*The request*: Reproduce all of the data exactly, with no line skipped.

*Scripts that build objects*:
* * * * * * *
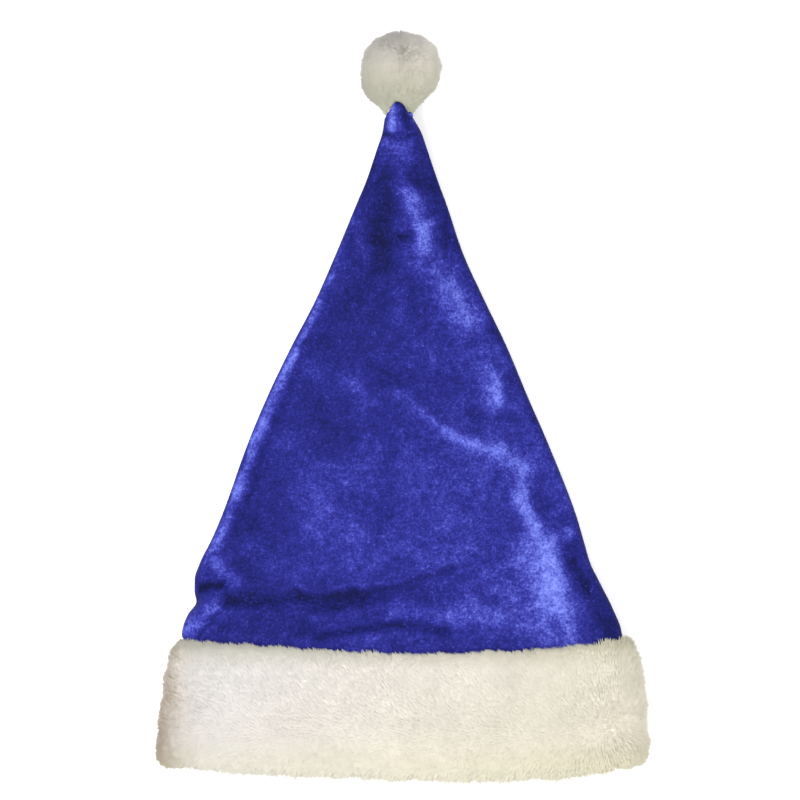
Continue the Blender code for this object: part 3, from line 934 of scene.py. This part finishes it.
# Plush: tufts of a few hairs each, whose sizes are shares of the pile's length
tuftShape = {
    "hairs": 7,
    "seed": 5,
    "radius": 0.105,
    "spread": 0.20,
    "innermost": 0.10,
    "curl": 0.20,
    "gather": 0.80,  # how much of its distance from the middle a hair's tip keeps
    "hairLengths": (0.72, 1.10),
    "tuftLengths": (0.78, 1.12),
    "unevenTurn": 0.7,
    "twist": 0.8,
    "stray": 0.18,  # how far single tufts lean out of line
    "tuftVariety": 0.04,  # how much lighter the lightest tuft is than the darkest
    "lockVariety": 0.16,
    "leastUp": 0.25,  # hairs over the mouth are lit as if the cloth faced up by at least this
}


def makeTuft():
    # A small bunch of three-sided hairs, one unit tall, whose tips draw together
    rng = random.Random(tuftShape["seed"])
    hairs, curl, twist = tuftShape["hairs"], tuftShape["curl"], tuftShape["twist"]
    points, faces, along = [], [], []
    for hair in range(hairs):
        turn = 2 * math.pi * (hair + rng.random() * tuftShape["unevenTurn"]) / hairs
        reach = tuftShape["spread"] * math.sqrt(rng.uniform(tuftShape["innermost"], 1.0))
        root = Vector((reach * math.cos(turn), reach * math.sin(turn), 0.0))
        sway = Vector((rng.uniform(-1, 1), rng.uniform(-1, 1), 0.0)) * curl
        height = Vector((0.0, 0.0, rng.uniform(*tuftShape["hairLengths"])))
        facing = math.pi / 2 + rng.uniform(-twist, twist)
        first = len(points)
        for corner in range(3):
            angle = facing + math.pi / 3 * (2 * corner + 1)
            points.append(root + tuftShape["radius"] * Vector((math.cos(angle), math.sin(angle), 0.0)))
        points.append(root * tuftShape["gather"] + sway + height)
        along += [0.0, 0.0, 0.0, 1.0]
        faces += [(first + corner, first + (corner + 1) % 3, first + 3) for corner in range(3)]
    mesh = bpy.data.meshes.new("plush tuft")
    mesh.from_pydata([tuple(point) for point in points], [], faces)
    mesh.shade_smooth()
    addFloatAttribute(mesh, "along", along)
    return addObject("plush tuft", mesh)


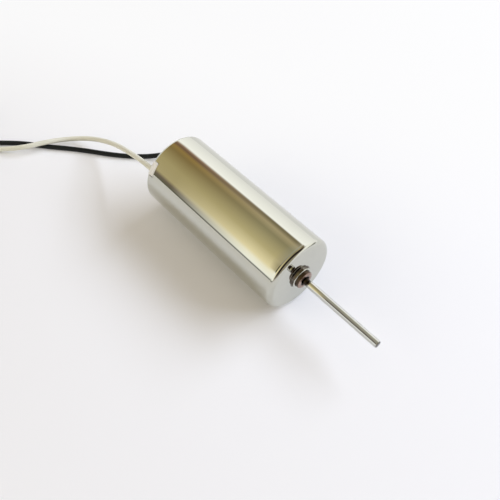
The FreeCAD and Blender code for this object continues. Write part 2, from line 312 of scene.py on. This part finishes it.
paintedHoleShade = (0.03, 0.022, 0.016)
looks = {
    # painted shade: the nickel's mark is a dark ring round the neck's foot, in the corner where the neck
    # meets the face
    "nickel_plate": {"colors": ((0.57, 0.57, 0.505), (0.59, 0.59, 0.525)), "metallic": 1.0,
                     "roughness": (0.012, 0.03), "scale": 1500, "lengthwise": 0.01, "patches": 260,
                     "strength": 0.25, "depth": 0.008, "marks": ((1.29, 0.07, 0, (0.12, 0.1, 0.085)),)},
    # painted shade: the bronze's first mark darkens the bore's mouth round the shaft; the second is the dark
    # joint at its rim
    "sintered_bronze": {"colors": ((0.22, 0.14, 0.11), (0.5, 0.37, 0.31)), "metallic": 1.0,
                        "roughness": (0.24, 0.38), "scale": 9000, "patches": 1500, "strength": 0.5,
                        "depth": 0.01, "marks": ((0.5, 0.13, 0, paintedHoleShade), (1.0, 0.035, 0, (0.1, 0.07, 0.05)))},
    "plated_magnet": {"colors": ((0.5, 0.5, 0.48), (0.58, 0.58, 0.56)), "metallic": 1.0,
                      "roughness": (0.2, 0.3), "scale": 4000, "patches": 500, "depth": 0.004},
    # painted shade: the shaft's first mark darkens its root where it enters the bush
    "shaft_steel": {"colors": ((0.55, 0.55, 0.52), (0.61, 0.61, 0.58)), "metallic": 1.0,
                    "roughness": (0.02, 0.06), "scale": 5000, "lengthwise": 0.4, "patches": 900,
                    "strength": 0.3, "depth": 0.0015,
                    "marks": ((0.95, 0.42, 1, paintedHoleShade), (10.45, 0.13, 1, (0.06, 0.055, 0.05)))},
    "washer_plastic": {"colors": ((0.1, 0.1, 0.1), (0.14, 0.14, 0.14)), "roughness": (0.35, 0.5),
                       "scale": 5000, "depth": 0.004},
    "enamelled_copper": {"colors": ((0.42, 0.12, 0.04), (0.55, 0.2, 0.08)), "metallic": 0.75,
                         "roughness": (0.22, 0.34), "scale": 5000, "depth": 0.004},
    "hub_resin": {"colors": ((0.17, 0.1, 0.055), (0.23, 0.14, 0.085)), "roughness": (0.3, 0.5), "scale": 4000,
                  "depth": 0.006},
    "commutator_alloy": {"colors": ((0.78, 0.6, 0.32), (0.85, 0.68, 0.4)), "metallic": 1.0,
                         "roughness": (0.18, 0.3), "scale": 6000, "depth": 0.003},
    "white_moulding": {"colors": ((0.9, 0.9, 0.88), (0.95, 0.95, 0.935)), "roughness": (0.3, 0.42),
                       "scale": 6000, "patches": 700, "depth": 0.006},
    "brush_alloy": {"colors": ((0.74, 0.6, 0.38), (0.8, 0.66, 0.44)), "metallic": 1.0,
                    "roughness": (0.18, 0.28), "scale": 6000, "lengthwise": 0.2, "depth": 0.002},
    "terminal_brass": {"colors": ((0.62, 0.48, 0.22), (0.72, 0.57, 0.28)), "metallic": 1.0,
                       "roughness": (0.24, 0.36), "scale": 6000, "depth": 0.004},
    "solder": {"colors": ((0.52, 0.52, 0.5), (0.66, 0.66, 0.63)), "metallic": 1.0, "roughness": (0.2, 0.4),
               "scale": 5000, "depth": 0.01},
    "tinned_copper": {"colors": ((0.58, 0.54, 0.48), (0.7, 0.67, 0.6)), "metallic": 1.0,
                      "roughness": (0.2, 0.32), "scale": 8000, "depth": 0.004},
    "white_insulation": {"colors": ((0.72, 0.71, 0.58), (0.78, 0.77, 0.65)), "roughness": (0.32, 0.45),
                         "scale": 7000, "patches": 500, "depth": 0.004},
    "black_insulation": {"colors": ((0.004, 0.005, 0.006), (0.01, 0.012, 0.013)), "roughness": (0.35, 0.5),
                         "scale": 7000, "patches": 500, "depth": 0.004, "plain": {"Specular IOR Level": 0.2}},
}
finishes = {name: newFinish(name, look) for name, look in looks.items()}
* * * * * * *
*The completed task*:
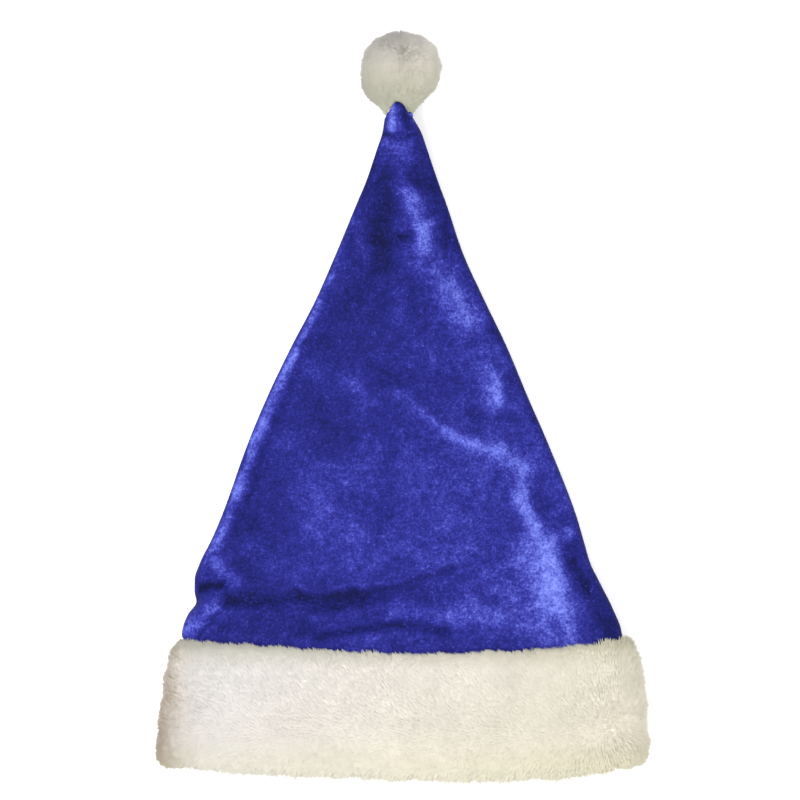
Continue the Blender code for this object: part 3, from line 934 of scene.py. This part finishes it.
# Plush: tufts of a few hairs each, whose sizes are shares of the pile's length
tuftShape = {
    "hairs": 7,
    "seed": 5,
    "radius": 0.105,
    "spread": 0.20,
    "innermost": 0.10,
    "curl": 0.20,
    "gather": 0.80,  # how much of its distance from the middle a hair's tip keeps
    "hairLengths": (0.72, 1.10),
    "tuftLengths": (0.78, 1.12),
    "unevenTurn": 0.7,
    "twist": 0.8,
    "stray": 0.18,  # how far single tufts lean out of line
    "tuftVariety": 0.04,  # how much lighter the lightest tuft is than the darkest
    "lockVariety": 0.16,
    "leastUp": 0.25,  # hairs over the mouth are lit as if the cloth faced up by at least this
}


def makeTuft():
    # A small bunch of three-sided hairs, one unit tall, whose tips draw together
    rng = random.Random(tuftShape["seed"])
    hairs, curl, twist = tuftShape["hairs"], tuftShape["curl"], tuftShape["twist"]
    points, faces, along = [], [], []
    for hair in range(hairs):
        turn = 2 * math.pi * (hair + rng.random() * tuftShape["unevenTurn"]) / hairs
        reach = tuftShape["spread"] * math.sqrt(rng.uniform(tuftShape["innermost"], 1.0))
        root = Vector((reach * math.cos(turn), reach * math.sin(turn), 0.0))
        sway = Vector((rng.uniform(-1, 1), rng.uniform(-1, 1), 0.0)) * curl
        height = Vector((0.0, 0.0, rng.uniform(*tuftShape["hairLengths"])))
        facing = math.pi / 2 + rng.uniform(-twist, twist)
        first = len(points)
        for corner in range(3):
            angle = facing + math.pi / 3 * (2 * corner + 1)
            points.append(root + tuftShape["radius"] * Vector((math.cos(angle), math.sin(angle), 0.0)))
        points.append(root * tuftShape["gather"] + sway + height)
        along += [0.0, 0.0, 0.0, 1.0]
        faces += [(first + corner, first + (corner + 1) % 3, first + 3) for corner in range(3)]
    mesh = bpy.data.meshes.new("plush tuft")
    mesh.from_pydata([tuple(point) for point in points], [], faces)
    mesh.shade_smooth()
    addFloatAttribute(mesh, "along", along)
    return addObject("plush tuft", mesh)


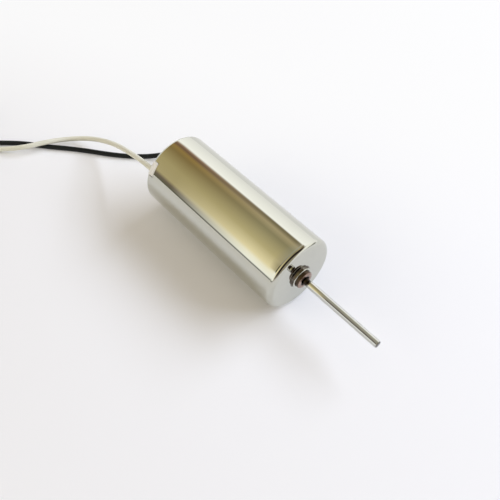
The FreeCAD and Blender code for this object continues. Write part 2, from line 312 of scene.py on. This part finishes it.
paintedHoleShade = (0.03, 0.022, 0.016)
looks = {
    # painted shade: the nickel's mark is a dark ring round the neck's foot, in the corner where the neck
    # meets the face
    "nickel_plate": {"colors": ((0.57, 0.57, 0.505), (0.59, 0.59, 0.525)), "metallic": 1.0,
                     "roughness": (0.012, 0.03), "scale": 1500, "lengthwise": 0.01, "patches": 260,
                     "strength": 0.25, "depth": 0.008, "marks": ((1.29, 0.07, 0, (0.12, 0.1, 0.085)),)},
    # painted shade: the bronze's first mark darkens the bore's mouth round the shaft; the second is the dark
    # joint at its rim
    "sintered_bronze": {"colors": ((0.22, 0.14, 0.11), (0.5, 0.37, 0.31)), "metallic": 1.0,
                        "roughness": (0.24, 0.38), "scale": 9000, "patches": 1500, "strength": 0.5,
                        "depth": 0.01, "marks": ((0.5, 0.13, 0, paintedHoleShade), (1.0, 0.035, 0, (0.1, 0.07, 0.05)))},
    "plated_magnet": {"colors": ((0.5, 0.5, 0.48), (0.58, 0.58, 0.56)), "metallic": 1.0,
                      "roughness": (0.2, 0.3), "scale": 4000, "patches": 500, "depth": 0.004},
    # painted shade: the shaft's first mark darkens its root where it enters the bush
    "shaft_steel": {"colors": ((0.55, 0.55, 0.52), (0.61, 0.61, 0.58)), "metallic": 1.0,
                    "roughness": (0.02, 0.06), "scale": 5000, "lengthwise": 0.4, "patches": 900,
                    "strength": 0.3, "depth": 0.0015,
                    "marks": ((0.95, 0.42, 1, paintedHoleShade), (10.45, 0.13, 1, (0.06, 0.055, 0.05)))},
    "washer_plastic": {"colors": ((0.1, 0.1, 0.1), (0.14, 0.14, 0.14)), "roughness": (0.35, 0.5),
                       "scale": 5000, "depth": 0.004},
    "enamelled_copper": {"colors": ((0.42, 0.12, 0.04), (0.55, 0.2, 0.08)), "metallic": 0.75,
                         "roughness": (0.22, 0.34), "scale": 5000, "depth": 0.004},
    "hub_resin": {"colors": ((0.17, 0.1, 0.055), (0.23, 0.14, 0.085)), "roughness": (0.3, 0.5), "scale": 4000,
                  "depth": 0.006},
    "commutator_alloy": {"colors": ((0.78, 0.6, 0.32), (0.85, 0.68, 0.4)), "metallic": 1.0,
                         "roughness": (0.18, 0.3), "scale": 6000, "depth": 0.003},
    "white_moulding": {"colors": ((0.9, 0.9, 0.88), (0.95, 0.95, 0.935)), "roughness": (0.3, 0.42),
                       "scale": 6000, "patches": 700, "depth": 0.006},
    "brush_alloy": {"colors": ((0.74, 0.6, 0.38), (0.8, 0.66, 0.44)), "metallic": 1.0,
                    "roughness": (0.18, 0.28), "scale": 6000, "lengthwise": 0.2, "depth": 0.002},
    "terminal_brass": {"colors": ((0.62, 0.48, 0.22), (0.72, 0.57, 0.28)), "metallic": 1.0,
                       "roughness": (0.24, 0.36), "scale": 6000, "depth": 0.004},
    "solder": {"colors": ((0.52, 0.52, 0.5), (0.66, 0.66, 0.63)), "metallic": 1.0, "roughness": (0.2, 0.4),
               "scale": 5000, "depth": 0.01},
    "tinned_copper": {"colors": ((0.58, 0.54, 0.48), (0.7, 0.67, 0.6)), "metallic": 1.0,
                      "roughness": (0.2, 0.32), "scale": 8000, "depth": 0.004},
    "white_insulation": {"colors": ((0.72, 0.71, 0.58), (0.78, 0.77, 0.65)), "roughness": (0.32, 0.45),
                         "scale": 7000, "patches": 500, "depth": 0.004},
    "black_insulation": {"colors": ((0.004, 0.005, 0.006), (0.01, 0.012, 0.013)), "roughness": (0.35, 0.5),
                         "scale": 7000, "patches": 500, "depth": 0.004, "plain": {"Specular IOR Level": 0.2}},
}
finishes = {name: newFinish(name, look) for name, look in looks.items()}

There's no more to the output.